Thread

  1. Re: [HACKERS] Thread-safe queueing?

    Tom Lane <tgl@sss.pgh.pa.us> — 1999-11-13T15:14:21Z

    Tim Holloway <mtsinc@southeast.net> writes:
    > I need to create a cross-process producer/consumer data queue
    > (e.g. singly-linked list).  That is - Processes A, B, and C add nodes
    > to a controlled list and process D removes them.  Not sure if the
    > creation of the nodes would be best done by the producers or
    > consumers, but destruction would have to be done by the consumer, as
    > the producers don't wait for processing. For optimal results, the
    > consumer process should sleep until item(s) are added to its queue.
    
    > Query: within the existing backend framework, what's the best way to
    > accomplish this?
    
    More context, please.  What are you trying to accomplish?  Is this
    really a communication path between backends (and if so, what backend
    code needs it?), or are you trying to set up a queue between SQL
    clients?  How much data might need to be in the queue at one time?
    
    			regards, tom lane
    
    
  2. Re: [HACKERS] Thread-safe queueing?

    Tim Holloway <mtsinc@southeast.net> — 1999-11-14T00:58:14Z

    
    Tom Lane wrote:
    > 
    > Tim Holloway <mtsinc@southeast.net> writes:
    > > I need to create a cross-process producer/consumer data queue
    > > (e.g. singly-linked list).  That is - Processes A, B, and C add nodes
    > > to a controlled list and process D removes them.  Not sure if the
    > > creation of the nodes would be best done by the producers or
    > > consumers, but destruction would have to be done by the consumer, as
    > > the producers don't wait for processing. For optimal results, the
    > > consumer process should sleep until item(s) are added to its queue.
    > 
    > > Query: within the existing backend framework, what's the best way to
    > > accomplish this?
    > 
    > More context, please.  What are you trying to accomplish?  Is this
    > really a communication path between backends (and if so, what backend
    > code needs it?), or are you trying to set up a queue between SQL
    > clients?  How much data might need to be in the queue at one time?
    > 
    >                         regards, tom lane
    > 
    
    This is for the logging subsystem I'm developing. The backends call pg_log(),
    which is like elog(), except that the message is a resource ID + any parameters
    in order to support locales and custom message formatting. These ID+parameter
    packets are then pipelined down to the logging channels via the log engine to
    be formatted and output according to rules in the configuration file.
    
    I *think* that the log engine should be a distinct process. I'm not sure I can
    trust the output not to come out sliced and diced if each backend can run the engine
    directly -- and for that matter, I see problems if the engine is reconfigured on the
    fly owing to the need for each backend to replicate the configuration process (among
    other things). The basic singly-linked list component is all I need to handle the
    FIFO, but obviously I need guards to preserve its integrity.
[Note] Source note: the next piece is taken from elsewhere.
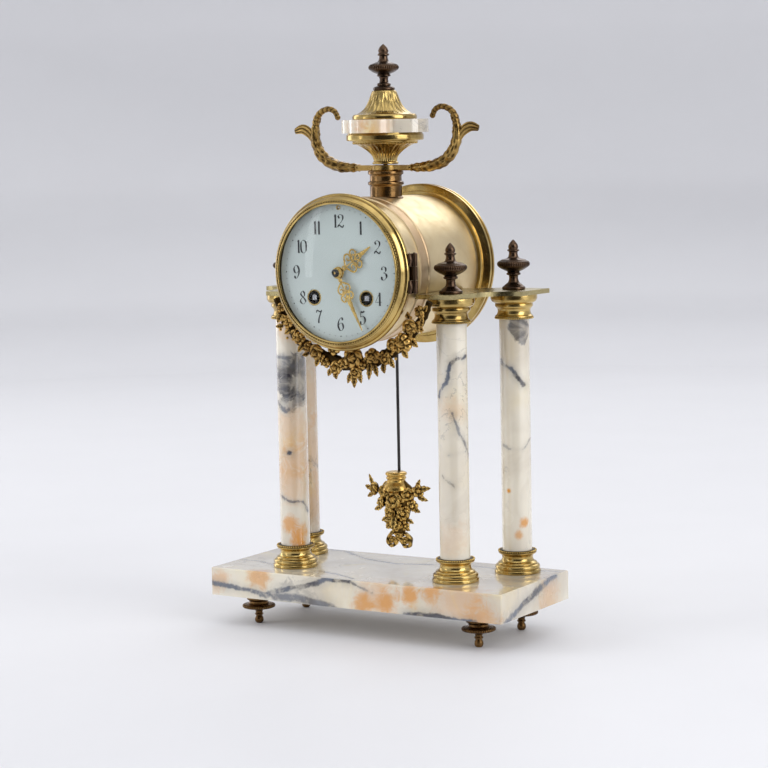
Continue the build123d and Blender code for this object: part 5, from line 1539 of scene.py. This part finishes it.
class CLOCK_OT_urn(bpy.types.Operator):
    """Turn the urn's collar, bowl, lid and finial, and cast its leafy handles"""

    bl_idname = "clock.urn"
    bl_label = "Urn"

    def execute(self, context):
        trim = context.scene.clock_ornament
        at = (0.0, URN_Y)
        b = BAR_LOW
        collar = raised(
            b,
            (0, -19.2, 0), (10.9, -19.2, 0.3), (11.4, -18.4, 0.3), (11.2, -17.4, 0.4),
            (10.4, -16.8, 0.2), (10.4, -10.0, 0.3), (10.7, -9.4, 0.2), (11.6, -9.0, 0.3),
            (11.8, -8.0, 0.5), (11.5, -7.1, 0.3), (10.6, -6.8, 0.2), (10.4, -6.2, 0.3),
            (10.3, -3.4, 0.3), (10.6, -2.6, 0.2), (11.6, -2.2, 0.3), (11.6, -0.6, 0.3),
            (11.2, -0.02, 0.1), (0, -0.02, 0),
        )
        make_piece(
            "urn_collar", [turned(collar, at, steps=128)], Finishes.get("copper"), "case",
            ("neck_collar",),
        )
        g = low_high("urn_bowl")[0][2]
        d = DISC_LOW
        bowl = raised(
            g,
            (0, 0, 0), (8.2, 0, 0.1), (8.6, 0.5, 0.3), (8.4, 1.3, 0.3), (7.6, 1.9, 0.5),
            (7.9, 4.0, 1.0), (9.2, 6.4, 1.5), (12.0, 9.0, 1.5), (15.8, 11.4, 1.5),
            (19.6, 13.2, 0.6), (20.0, 13.8, 0.2), (21.4, 14.2, 0.3), (21.6, 15.0, 0.2),
            (24.9, 15.3, 0.3), (25.2, 16.0, 0.4), (25.2, 18.8, 0.4), (24.4, 19.6, 0.4),
        ) + [(24.2, d - 0.02, 0.1), (0, d - 0.02, 0)]

        def flutes(angle, height):
            share = np.clip((height - g - 1.6) / 11.8, 0, 1)
            depth = 0.55 * np.sin(math.pi * share**0.8) ** 0.7
            lobe = np.abs(np.cos(trim.flutes * angle / 2)) ** 0.7
            tongue = 0.3 * np.cos(trim.flutes * angle) ** 8 * share
            return depth * (lobe - 1) + tongue * depth

        shells = [turned(bowl, at, steps=trim.flutes * 12, gap=0.4, relief=flutes, groove_patina_and_shade=0.7)]
        shells.append(bead_ring(at, g + 13.8, 20.5, 56, 0.8))
        make_piece("fluted_bowl", shells, Finishes.get("gilt"), "case", ("urn_bowl",))

        h = DISC_HIGH + 0.02
        lid = raised(
            h,
            (0, 0, 0), (20.6, 0, 0.1), (21.0, 0.5, 0.3), (21.0, 2.0, 0.4), (20.4, 3.2, 0.3),
            (19.2, 3.5, 0.3), (17.6, 3.9, 0.6), (15.4, 5.0, 1.5), (12.6, 7.6, 2.0),
            (10.4, 11.4, 2.0), (9.0, 15.4, 1.0),
        ) + [(8.2, LID_HIGH - 1.0, 0.4), (7.6, LID_HIGH, 0.1), (0, LID_HIGH, 0)]

        def leaves(angle, height):
            share = np.clip((height - h - 3.9) / (LID_HIGH - h - 4.6), 0, 1)
            wave = trim.flutes * angle + 1.2 * np.sin(9.0 * share) * np.cos(0.5 * trim.flutes * angle)
            depth = 0.4 * np.sin(math.pi * (0.04 + 0.94 * share)) ** 0.5 * (share > 0) * (share < 1)
            return depth * (np.abs(np.cos(wave / 2)) ** 0.8 - 1) + 0.2 * depth * np.cos(2 * wave)

        make_piece(
            "leafy_lid", [turned(lid, at, steps=trim.flutes * 12, gap=0.4, relief=leaves,
                groove_patina_and_shade=0.55)],
            Finishes.get("gilt"), "case", ("urn_lid",),
        )
        f = LID_HIGH + 0.02
        knop = raised(
            f,
            (0, 0, 0), (6.4, 0, 0.1), (7.1, 0.7, 0.4), (7.0, 1.8, 0.5), (6.0, 2.5, 0.3),
            (4.2, 3.0, 0.3), (4.6, 3.7, 0.4), (4.3, 4.6, 0.3), (3.0, 5.2, 0.4), (2.7, 7.6, 0.8),
            (3.2, 8.8, 0.3), (4.5, 9.3, 0.3), (4.3, 10.2, 0.3), (4.0, 10.6, 0.3), (7.4, 12.0, 1.5),
            (9.8, 13.9, 0.9), (10.0, 15.4, 0.8), (8.8, 16.8, 0.4), (7.8, 17.1, 0.3),
            (6.2, 17.8, 0.5), (3.6, 18.6, 0.8), (2.8, 20.6, 0.8), (2.7, 22.2, 0.3),
            (3.7, 22.6, 0.2), (3.7, 23.6, 0.3), (2.9, 24.1, 0.2), (3.5, 25.4, 0.9),
            (2.6, 27.8, 1.4), (0.6, 29.6, 0.3), (0, 29.98, 0),
        )
        relief = gadroon(trim.gadroons, f + 13.4, f + 17.2, 0.3)
        make_piece(
            "urn_knop", [turned(knop, at, steps=264, gap=0.5, relief=relief)],
            Finishes.get("bronze"), "case",
            ("urn_finial",),
        )
        make_piece(
            "leaf_handles", self.handles(b), Finishes.get("cast"), "case",
            ("urn_handles",)
        )
        return {"FINISHED"}

    def handles(self, b):
        """Each handle is a grooved stem, a beaded curl and a leaf that breaks away."""
        y = URN_Y
        thick, bar_depth, reach = 3.68, 7.0, 21
        half = thick / 2
        bar = standing(np.stack([np.linspace(-reach, reach, 15), np.full(15, b + half)], -1), y)
        flat, quads, cavity = tube(bar, 1.5 * half, 4.2, (0, 1, 0), 28)
        flat[:, 2] = np.clip(flat[:, 2], b + 0.02, b + thick)
        flat[:, 1] = np.clip(flat[:, 1], y - bar_depth / 2, y + bar_depth / 2)
        shells = [(flat, quads, cavity)]
        boss = raised(
            b,
            (0, 0.02, 0), (8.8, 0.02, 0.1), (9.1, 0.5, 0.3), (9.1, 3.2, 0.3), (8.8, 3.68, 0.2),
            (0, 3.68, 0),
        )
        shells.append(turned(boss, (0, y), steps=96))
        stem = [(19.5, 1.9), (28.0, 2.2), (37.0, 3.4), (45.8, 7.4), (51.8, 14.5), (54.0, 24.0),
            (53.0, 32.5)]
        curl = [(53.4, 29.0), (52.6, 34.0), (49.0, 38.6), (43.0, 40.6), (38.2, 38.8), (36.0, 35.0)]
        spray = [(50.8, 13.0), (54.2, 19.0), (58.0, 24.6), (63.4, 27.6), (69.6, 26.4)]

        def grooved(s, a):
            groove = np.abs(np.cos(2.5 * a + 5 * s)) ** 0.7 - 1
            return 0.17 * groove + 0.06 * np.cos(TAU * 11 * s)

        def beaded(s, a):
            return 0.17 * (np.abs(np.cos(math.pi * 9 * s + 0.6 * np.cos(a))) ** 0.6 - 1)

        def ribbed(s, a):
            return 0.13 * (np.cos(7 * a) - 1) * (0.3 + s)

        for side in (-1, 1):

            def lay(route, steps=8):
                return standing(smooth([(side * x, b + z) for x, z in route], steps), y)

            path = lay(stem)
            share = np.linspace(0, 1, len(path))
            swell = 1.9 + 1.7 * np.sin(math.pi * share**0.8) + 0.35 * np.sin(TAU * 3 * share) ** 2
            shells.append(tube(path, swell, swell * 1.25, (0, 1, 0), 24, grooved))
            path = lay(curl, 12)
            share = np.linspace(0, 1, len(path))
            shells.append(
                tube(path, 2.4 - 0.7 * share, 3.0 - 1.0 * share, (0, 1, 0), 20, beaded)
            )
            shells.append(copies(ball(1.9, 14, 10), path[-1:]))
            path = lay(spray, 10)
            share = np.linspace(0, 1, len(path))
            broad = 1.5 + 1.7 * np.sin(math.pi * share**1.6) + 0.4 * share
            shells.append(tube(path, broad, 1.9 - 0.8 * share, (0, 1, 0), 28, ribbed))
            for place, lift, length, width in (
                ((21.5, 1.9), (1.0, 0.05), 10.0, 6.0), ((33.0, 2.4), (1.0, 0.35), 11.0, 5.6),
                ((43.0, 4.8), (0.8, 0.75), 11.5, 6.0), ((49.0, 10.5), (0.5, 1.0), 12.0, 5.6),
                ((53.0, 20.0), (0.06, 1.0), 11.0, 5.0), ((53.2, 30.0), (-0.3, 1.0), 8.0, 4.4),
            ):
                for face in (-1, 1):
                    root = (side * place[0], y + face * 1.6, b + place[1])
                    way = (side * lift[0], 0.03 * face, lift[1])
                    shells.append(leaf(root, way, (0, face, 0), length, width * 0.72, 0.04, 4, 0.9))
            ring = [(side * across, y, b + 1.9) for across in (19.1, 20.0, 20.9)]
            shells.append(tube(ring, (1.9, 2.4, 1.9), (3.4, 3.9, 3.4), (0, 1, 0), 24))
        return shells


class CLOCK_PT_panel(bpy.types.Panel):
    """Lists the clock's operators and settings"""

    bl_idname = "CLOCK_PT_panel"
    bl_label = "Portico Clock"
    bl_space_type = "VIEW_3D"
    bl_region_type = "UI"
    bl_category = "Clock"

    def draw(self, context):
        for operation in OPERATIONS:
            self.layout.operator("clock." + operation)
        for group, label in GROUPS.items():
            box = self.layout.box()
            box.label(text=label.__doc__)
            for key in label.__annotations__:
                box.prop(getattr(context.scene, group), key)


GROUPS = {
    "clock_stone": ClockStone,
    "clock_metal": ClockMetal,
    "clock_ornament": ClockOrnament,
    "clock_stage": ClockStage,
}
OPERATORS = (
    CLOCK_OT_stage,
    CLOCK_OT_marble,
    CLOCK_OT_finishes,
    CLOCK_OT_columns,
    CLOCK_OT_bezel,
    CLOCK_OT_dial,
    CLOCK_OT_hands,
    CLOCK_OT_garland,
    CLOCK_OT_bob,
    CLOCK_OT_urn,
)
OPERATIONS = [operator.bl_idname.split(".")[1] for operator in OPERATORS]


def register():
    for kind in (*GROUPS.values(), *OPERATORS, CLOCK_PT_panel):
        bpy.utils.register_class(kind)
    for name, kind in GROUPS.items():
        setattr(bpy.types.Scene, name, bpy.props.PointerProperty(type=kind))


def unregister():
    for name in GROUPS:
        delattr(bpy.types.Scene, name)
    for kind in reversed((*GROUPS.values(), *OPERATORS, CLOCK_PT_panel)):
        bpy.utils.unregister_class(kind)


def main():
    register()
    for operation in OPERATIONS:
        getattr(bpy.ops.clock, operation)()


if __name__ == "__main__":
    main()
As to the amount of data
    involved, I sincerely hope the queue would stay pretty shallow!
    
    I have the configuration parser and logging engine operational, so the last
    significant hurdle is making sure that A) the data to be logged is
    accessable/addressable by the engine, and B) that the process runs in the
    proper sequence. A description of what it all will look like is now online at http://postgres.mousetech.com/index.html
    (with apologies for the ugly formatting).